Кроме того, играя, дети испытывают злость. Вызвать ее может случайный или намеренный толчок, дразнилка или собственная неспособность настоять на своем. Но дети, которые хотят продолжить игру, знают, что злость можно контролировать, что ее нужно не выпускать наружу, а конструктивно использовать для защиты своих интересов. По некоторым свидетельствам, молодые животные других видов тоже учатся регулировать злость и агрессию с помощью социальной игры.
В школе взрослые несут за детей ответственность, принимают за них решения и разбираются с их проблемами. В игре дети делают это сами. Для ребенка игра — это опыт взрослости: так они учатся контролировать свое поведение и нести за себя ответственность. Лишая детей игр, мы формируем зависимых людей и людей с комплексом жертвы, живущих с ощущением, что кто-то облеченный властью должен говорить им, что делать.
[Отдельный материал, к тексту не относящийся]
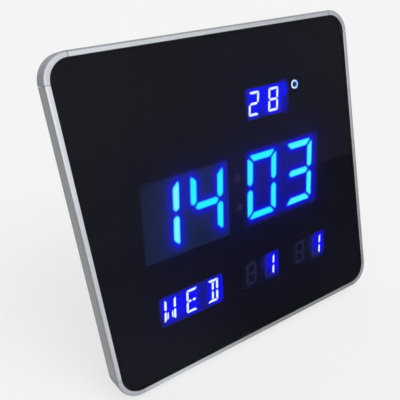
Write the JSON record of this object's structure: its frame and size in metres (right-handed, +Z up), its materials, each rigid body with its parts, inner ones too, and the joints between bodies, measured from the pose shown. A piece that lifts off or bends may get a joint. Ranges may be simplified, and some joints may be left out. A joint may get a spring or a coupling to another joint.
{
  "type": "digital led clock",
  "caption": "Square digital LED clock with a smoked lens in a slim silver frame, glowing time, date and temperature digits, rear controls and a fold-out leg.",
  "frame": {"origin": "middle of the bounding box at desk level, under the clock standing on its leg", "axes": "+X to the right seen from the front, +Y to the back, +Z up; the face looks along -Y and leans back by 17 degrees"},
  "size_m": [0.284, 0.1062, 0.2657],
  "materials": {
    "satin_aluminium": "satin, brushed along the rails",
    "cast_corner": "silver, fine bead-blasted die casting",
    "smoked_lens": "smoked acrylic, polished",
    "diffuser_film": "clear film with a diffusing skin",
    "black_mask": "black, fine texture",
    "module_case": "dark blue-grey display face",
    "lit_cyan": "glowing diffuser",
    "lit_white": "glowing diffuser",
    "unlit_diffuser": "unlit diffuser",
    "circuit_board": "solder mask",
    "black_abs": "moulded, fine texture",
    "button_plastic": "moulded, satin",
    "screw_steel": "black zinc",
    "bright_steel": "nickel plated",
    "black_rubber": "soft, matt",
    "chip_epoxy": "moulded epoxy",
    "brass_pin": "plated"
  },
  "bodies": {
    "clock_body": {"rail_top": "satin_aluminium", "rail_bottom": "satin_aluminium", "rail_left": "satin_aluminium", "rail_right": "satin_aluminium", "corner_top_left": "cast_corner", "corner_top_right": "cast_corner", "corner_bottom_left": "cast_corner", "corner_bottom_right": "cast_corner", "front_lens": "smoked_lens", "diffuser_film": "diffuser_film", "display_mask": "black_mask", "degree_ring": "lit_white", "colon_lamps": "unlit_diffuser", "display_board": "circuit_board", "rear_cover": "black_abs", "cover_screws": "screw_steel", "board_screws": "bright_steel", "tact_switches": "chip_epoxy", "dc_jack": "black_abs", "dc_jack_pin": "brass_pin", "dc_jack_nut": "bright_steel", "coin_cell_holder": "chip_epoxy", "coin_cell": "bright_steel", "buzzer": "chip_epoxy", "microcontroller": "chip_epoxy", "driver_chips": "chip_epoxy", "crystal": "bright_steel", "capacitors": "bright_steel", "temperature_sensor": "chip_epoxy", "stand_pin": "bright_steel", "rubber_feet": "black_rubber", "wall_bumpers": "black_rubber", "hours_module": "module_case", "hours_lit_segments": "lit_cyan", "hours_unlit_segments": "unlit_diffuser", "minutes_module": "module_case", "minutes_lit_segments": "lit_cyan", "minutes_unlit_segments": "unlit_diffuser", "temperature_module": "module_case", "temperature_lit_segments": "lit_white", "temperature_unlit_segments": "unlit_diffuser", "month_module": "module_case", "month_lit_segments": "lit_white", "month_unlit_segments": "unlit_diffuser", "day_module": "module_case", "day_lit_segments": "lit_white", "day_unlit_segments": "unlit_diffuser", "weekday_module": "module_case", "weekday_lit_segments": "lit_white", "weekday_unlit_segments": "unlit_diffuser"},
    "stand": {"stand_leg": "black_abs", "stand_foot": "black_rubber"},
    "battery_door": {"battery_door": "black_abs"},
    "button_set": {"button_set": "button_plastic"},
    "button_up": {"button_up": "button_plastic"},
    "button_down": {"button_down": "button_plastic"},
    "button_mode": {"button_mode": "button_plastic"}
  },
  "joints": [
    {"name": "stand_fold", "type": "hinge", "parent": "clock_body", "child": "stand", "pos_m": [0, 0.01244, 0.14274], "axis": [1, 0, 0], "range_deg": [-32, 0]},
    {"name": "battery_door_slide", "type": "slide", "parent": "clock_body", "child": "battery_door", "axis": [1, 0, 0], "range_m": [0, 0.028]},
    {"name": "button_set_press", "type": "slide", "parent": "clock_body", "child": "button_set", "axis": [0, -0.9561, 0.293], "range_m": [0, 0.0005], "stiffness_N_per_m": 400, "springref_m": -0.0005},
    {"name": "button_up_press", "type": "slide", "parent": "clock_body", "child": "button_up", "axis": [0, -0.9561, 0.293], "range_m": [0, 0.0005], "stiffness_N_per_m": 400, "springref_m": -0.0005},
    {"name": "button_down_press", "type": "slide", "parent": "clock_body", "child": "button_down", "axis": [0, -0.9561, 0.293], "range_m": [0, 0.0005], "stiffness_N_per_m": 400, "springref_m": -0.0005},
    {"name": "button_mode_press", "type": "slide", "parent": "clock_body", "child": "button_mode", "axis": [0, -0.9561, 0.293], "range_m": [0, 0.0005], "stiffness_N_per_m": 400, "springref_m": -0.0005}
  ]
}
В одном из экспериментов детенышам обезьян позволяли участвовать в любых социальных взаимодействиях, кроме игр. В результате они превращались в эмоционально искалеченных взрослых. Оказавшись в не очень опасной, но незнакомой среде, они в ужасе замирали, не в силах преодолеть страх, чтобы осмотреться. Столкнувшись с незнакомым животным своего вида, они либо сжимались от страха, либо нападали, либо делали и то, и другое — даже если в этом не было никакого практического смысла.
В отличие от подопытных обезьян, современные дети пока что играют друг с другом, но уже меньше, чем люди, которые росли 60 лет назад, и несопоставимо меньше, чем дети в обществах охотников и собирателей. Думаю, мы уже можем видеть результаты. И они говорят нам о том, что может быть пора что-то изменить?